Request =
Reproduce each of the lines word for word.

Supplied material =
:::::

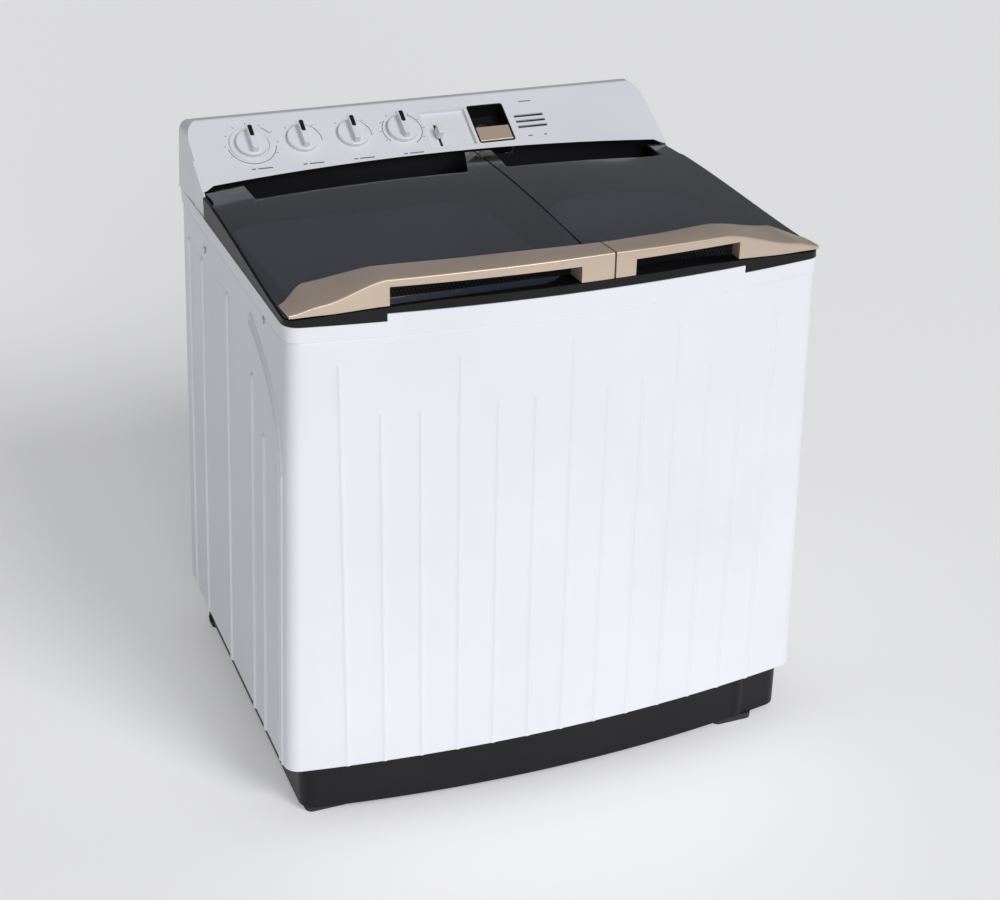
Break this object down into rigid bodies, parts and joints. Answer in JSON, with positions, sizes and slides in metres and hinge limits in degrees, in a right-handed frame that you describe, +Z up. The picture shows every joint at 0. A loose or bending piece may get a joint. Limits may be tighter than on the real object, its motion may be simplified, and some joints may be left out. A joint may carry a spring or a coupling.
{
  "type": "twin tub washer",
  "caption": "Twin tub washing machine: ribbed white cabinet on a dark plinth, smoked lids with gold grips over wash and spin tubs, and a sloping console with dials, lever and inlet.",
  "frame": {"origin": "on the floor, in the middle of the machine's overall length and depth", "axes": "+Z up; front faces -Y; +X to the machine's right as seen from the front, where the spin tub is"},
  "size_m": [0.946, 0.7492, 0.9934],
  "materials": {
    "white_plastic": "satin moulded",
    "zinc_sheet": "galvanised",
    "black_plastic": "fine grain",
    "smoked_plastic": "glossy smoked",
    "gold_paint": "metallic champagne",
    "rubber": "matte",
    "steel": "zinc plated",
    "motor_iron": "painted",
    "cast_aluminium": "as cast",
    "tub_plastic": "satin moulded",
    "grey_plastic": "moulded"
  },
  "bodies": {
    "machine": {"back_panel": "zinc_sheet", "bellows_seal": "rubber", "brake_pivot": "steel", "cabinet": "white_plastic", "console": "white_plastic", "console_pins": "steel", "cord_gland": "rubber", "drain_pipe": "grey_plastic", "drain_selector": "grey_plastic", "drain_valve": "grey_plastic", "feet": "rubber", "inlet_liner": "black_plastic", "lid_frame": "black_plastic", "lid_hinge_pins": "steel", "lint_filter_guide": "tub_plastic", "motor_mounts": "rubber", "plinth": "black_plastic", "screws": "steel", "selector_bezel": "white_plastic", "spin_motor": "motor_iron", "spin_timer": "grey_plastic", "spin_tub": "tub_plastic", "top_cover": "white_plastic", "wash_belt": "rubber", "wash_gearbox": "cast_aluminium", "wash_motor": "motor_iron", "wash_selector": "grey_plastic", "wash_shaft_seal": "rubber", "wash_timer": "grey_plastic", "wash_timer_dial_ring": "white_plastic", "wash_tub": "tub_plastic", "water_diverter": "grey_plastic"},
    "wash_lid": {"wash_lid": "smoked_plastic", "wash_lid_handle": "gold_paint", "wash_grip_liner": "black_plastic"},
    "spin_lid": {"spin_lid": "smoked_plastic", "spin_lid_handle": "gold_paint", "spin_grip_liner": "black_plastic"},
    "wash_timer_dial": {"wash_timer_knob": "white_plastic", "wash_timer_shaft": "steel"},
    "wash_selector_dial": {"wash_selector_knob": "white_plastic", "wash_selector_shaft": "steel"},
    "drain_selector_dial": {"drain_selector_knob": "white_plastic", "drain_selector_shaft": "steel"},
    "spin_timer_dial": {"spin_timer_knob": "white_plastic", "spin_timer_shaft": "steel"},
    "water_lever": {"selector_lever": "white_plastic"},
    "inlet_flap": {"inlet_flap": "gold_paint"},
    "pulsator": {"pulsator": "tub_plastic", "pulsator_screw": "steel", "wash_shaft": "steel", "wash_pulley": "cast_aluminium"},
    "wash_rotor": {"motor_pulley": "cast_aluminium", "wash_motor_shaft": "steel"},
    "spin_basket": {"spin_basket": "tub_plastic", "spin_shaft": "steel", "brake_drum": "motor_iron"},
    "brake_lever": {"brake_lever": "steel"},
    "lint_filter": {"lint_filter": "tub_plastic"}
  },
  "joints": [
    {"name": "wash_lid_hinge", "type": "hinge", "parent": "machine", "child": "wash_lid", "pos_m": [-0.195, 0.17, 0.889], "axis": [-1, 0, 0], "range_deg": [0, 90]},
    {"name": "spin_lid_hinge", "type": "hinge", "parent": "machine", "child": "spin_lid", "pos_m": [0.245, 0.17, 0.889], "axis": [-1, 0, 0], "range_deg": [0, 90]},
    {"name": "wash_timer_turn", "type": "hinge", "parent": "machine", "child": "wash_timer_dial", "pos_m": [-0.326, 0.26864, 0.95854], "axis": [0, 0.5505, -0.8348], "range_deg": [0, 300]},
    {"name": "wash_selector_turn", "type": "hinge", "parent": "machine", "child": "wash_selector_dial", "pos_m": [-0.2347, 0.26864, 0.95854], "axis": [0, 0.5505, -0.8348], "range_deg": [-60, 60]},
    {"name": "drain_selector_turn", "type": "hinge", "parent": "machine", "child": "drain_selector_dial", "pos_m": [-0.1434, 0.26864, 0.95854], "axis": [0, 0.5505, -0.8348], "range_deg": [-60, 60]},
    {"name": "spin_timer_turn", "type": "hinge", "parent": "machine", "child": "spin_timer_dial", "pos_m": [-0.052, 0.26864, 0.95854], "axis": [0, 0.5505, -0.8348], "range_deg": [0, 300]},
    {"name": "water_lever_tilt", "type": "hinge", "parent": "machine", "child": "water_lever", "pos_m": [0.012, 0.27069, 0.92636], "axis": [1, 0, 0], "range_deg": [-17, 17]},
    {"name": "inlet_flap_hinge", "type": "hinge", "parent": "machine", "child": "inlet_flap", "pos_m": [0.11525, 0.23528, 0.93392], "axis": [1, 0, 0], "range_deg": [0, 95]},
    {"name": "pulsator_spin", "type": "hinge", "parent": "machine", "child": "pulsator", "pos_m": [-0.195, -0.09, 0.4], "axis": [0, 0, 1], "continuous": true},
    {"name": "wash_motor_spin", "type": "hinge", "parent": "machine", "child": "wash_rotor", "pos_m": [-0.33, -0.09, 0.25], "axis": [0, 0, 1], "continuous": true},
    {"name": "spin_basket_spin", "type": "hinge", "parent": "machine", "child": "spin_basket", "pos_m": [0.245, -0.06, 0.4], "axis": [0, 0, 1], "continuous": true},
    {"name": "brake_lever_turn", "type": "hinge", "parent": "machine", "child": "brake_lever", "pos_m": [0.34, -0.05, 0.253], "axis": [0, 0, -1], "range_deg": [0, 8]},
    {"name": "lint_filter_lift", "type": "slide", "parent": "machine", "child": "lint_filter", "axis": [0, 0, 1], "range_m": [0, 0.12]}
  ],
  "couplings": [
    {"joint": "wash_motor_spin", "follows": "pulsator_spin", "ratio": 6.2143},
    {"joint": "brake_lever_turn", "follows": "spin_lid_hinge", "ratio": 0.088889}
  ]
}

:::::

Task answer =
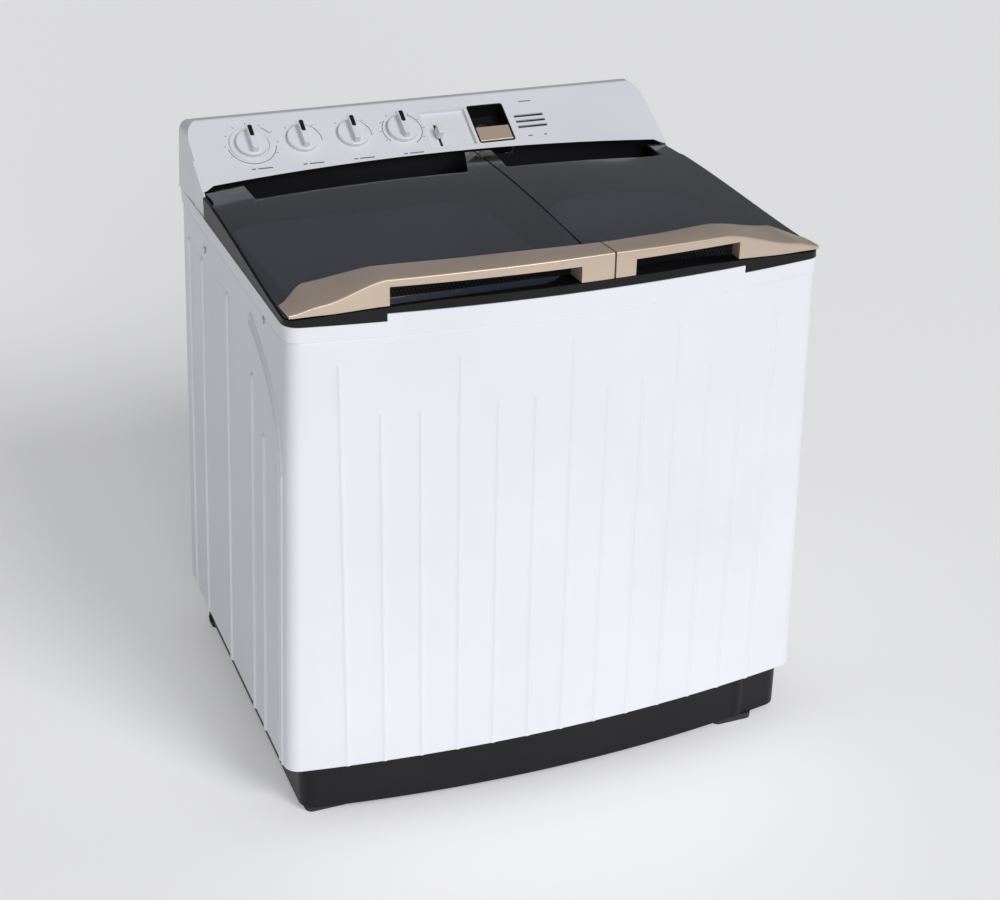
Break this object down into rigid bodies, parts and joints. Answer in JSON, with positions, sizes and slides in metres and hinge limits in degrees, in a right-handed frame that you describe, +Z up. The picture shows every joint at 0. A loose or bending piece may get a joint. Limits may be tighter than on the real object, its motion may be simplified, and some joints may be left out. A joint may carry a spring or a coupling.
{
  "type": "twin tub washer",
  "caption": "Twin tub washing machine: ribbed white cabinet on a dark plinth, smoked lids with gold grips over wash and spin tubs, and a sloping console with dials, lever and inlet.",
  "frame": {"origin": "on the floor, in the middle of the machine's overall length and depth", "axes": "+Z up; front faces -Y; +X to the machine's right as seen from the front, where the spin tub is"},
  "size_m": [0.946, 0.7492, 0.9934],
  "materials": {
    "white_plastic": "satin moulded",
    "zinc_sheet": "galvanised",
    "black_plastic": "fine grain",
    "smoked_plastic": "glossy smoked",
    "gold_paint": "metallic champagne",
    "rubber": "matte",
    "steel": "zinc plated",
    "motor_iron": "painted",
    "cast_aluminium": "as cast",
    "tub_plastic": "satin moulded",
    "grey_plastic": "moulded"
  },
  "bodies": {
    "machine": {"back_panel": "zinc_sheet", "bellows_seal": "rubber", "brake_pivot": "steel", "cabinet": "white_plastic", "console": "white_plastic", "console_pins": "steel", "cord_gland": "rubber", "drain_pipe": "grey_plastic", "drain_selector": "grey_plastic", "drain_valve": "grey_plastic", "feet": "rubber", "inlet_liner": "black_plastic", "lid_frame": "black_plastic", "lid_hinge_pins": "steel", "lint_filter_guide": "tub_plastic", "motor_mounts": "rubber", "plinth": "black_plastic", "screws": "steel", "selector_bezel": "white_plastic", "spin_motor": "motor_iron", "spin_timer": "grey_plastic", "spin_tub": "tub_plastic", "top_cover": "white_plastic", "wash_belt": "rubber", "wash_gearbox": "cast_aluminium", "wash_motor": "motor_iron", "wash_selector": "grey_plastic", "wash_shaft_seal": "rubber", "wash_timer": "grey_plastic", "wash_timer_dial_ring": "white_plastic", "wash_tub": "tub_plastic", "water_diverter": "grey_plastic"},
    "wash_lid": {"wash_lid": "smoked_plastic", "wash_lid_handle": "gold_paint", "wash_grip_liner": "black_plastic"},
    "spin_lid": {"spin_lid": "smoked_plastic", "spin_lid_handle": "gold_paint", "spin_grip_liner": "black_plastic"},
    "wash_timer_dial": {"wash_timer_knob": "white_plastic", "wash_timer_shaft": "steel"},
    "wash_selector_dial": {"wash_selector_knob": "white_plastic", "wash_selector_shaft": "steel"},
    "drain_selector_dial": {"drain_selector_knob": "white_plastic", "drain_selector_shaft": "steel"},
    "spin_timer_dial": {"spin_timer_knob": "white_plastic", "spin_timer_shaft": "steel"},
    "water_lever": {"selector_lever": "white_plastic"},
    "inlet_flap": {"inlet_flap": "gold_paint"},
    "pulsator": {"pulsator": "tub_plastic", "pulsator_screw": "steel", "wash_shaft": "steel", "wash_pulley": "cast_aluminium"},
    "wash_rotor": {"motor_pulley": "cast_aluminium", "wash_motor_shaft": "steel"},
    "spin_basket": {"spin_basket": "tub_plastic", "spin_shaft": "steel", "brake_drum": "motor_iron"},
    "brake_lever": {"brake_lever": "steel"},
    "lint_filter": {"lint_filter": "tub_plastic"}
  },
  "joints": [
    {"name": "wash_lid_hinge", "type": "hinge", "parent": "machine", "child": "wash_lid", "pos_m": [-0.195, 0.17, 0.889], "axis": [-1, 0, 0], "range_deg": [0, 90]},
    {"name": "spin_lid_hinge", "type": "hinge", "parent": "machine", "child": "spin_lid", "pos_m": [0.245, 0.17, 0.889], "axis": [-1, 0, 0], "range_deg": [0, 90]},
    {"name": "wash_timer_turn", "type": "hinge", "parent": "machine", "child": "wash_timer_dial", "pos_m": [-0.326, 0.26864, 0.95854], "axis": [0, 0.5505, -0.8348], "range_deg": [0, 300]},
    {"name": "wash_selector_turn", "type": "hinge", "parent": "machine", "child": "wash_selector_dial", "pos_m": [-0.2347, 0.26864, 0.95854], "axis": [0, 0.5505, -0.8348], "range_deg": [-60, 60]},
    {"name": "drain_selector_turn", "type": "hinge", "parent": "machine", "child": "drain_selector_dial", "pos_m": [-0.1434, 0.26864, 0.95854], "axis": [0, 0.5505, -0.8348], "range_deg": [-60, 60]},
    {"name": "spin_timer_turn", "type": "hinge", "parent": "machine", "child": "spin_timer_dial", "pos_m": [-0.052, 0.26864, 0.95854], "axis": [0, 0.5505, -0.8348], "range_deg": [0, 300]},
    {"name": "water_lever_tilt", "type": "hinge", "parent": "machine", "child": "water_lever", "pos_m": [0.012, 0.27069, 0.92636], "axis": [1, 0, 0], "range_deg": [-17, 17]},
    {"name": "inlet_flap_hinge", "type": "hinge", "parent": "machine", "child": "inlet_flap", "pos_m": [0.11525, 0.23528, 0.93392], "axis": [1, 0, 0], "range_deg": [0, 95]},
    {"name": "pulsator_spin", "type": "hinge", "parent": "machine", "child": "pulsator", "pos_m": [-0.195, -0.09, 0.4], "axis": [0, 0, 1], "continuous": true},
    {"name": "wash_motor_spin", "type": "hinge", "parent": "machine", "child": "wash_rotor", "pos_m": [-0.33, -0.09, 0.25], "axis": [0, 0, 1], "continuous": true},
    {"name": "spin_basket_spin", "type": "hinge", "parent": "machine", "child": "spin_basket", "pos_m": [0.245, -0.06, 0.4], "axis": [0, 0, 1], "continuous": true},
    {"name": "brake_lever_turn", "type": "hinge", "parent": "machine", "child": "brake_lever", "pos_m": [0.34, -0.05, 0.253], "axis": [0, 0, -1], "range_deg": [0, 8]},
    {"name": "lint_filter_lift", "type": "slide", "parent": "machine", "child": "lint_filter", "axis": [0, 0, 1], "range_m": [0, 0.12]}
  ],
  "couplings": [
    {"joint": "wash_motor_spin", "follows": "pulsator_spin", "ratio": 6.2143},
    {"joint": "brake_lever_turn", "follows": "spin_lid_hinge", "ratio": 0.088889}
  ]
}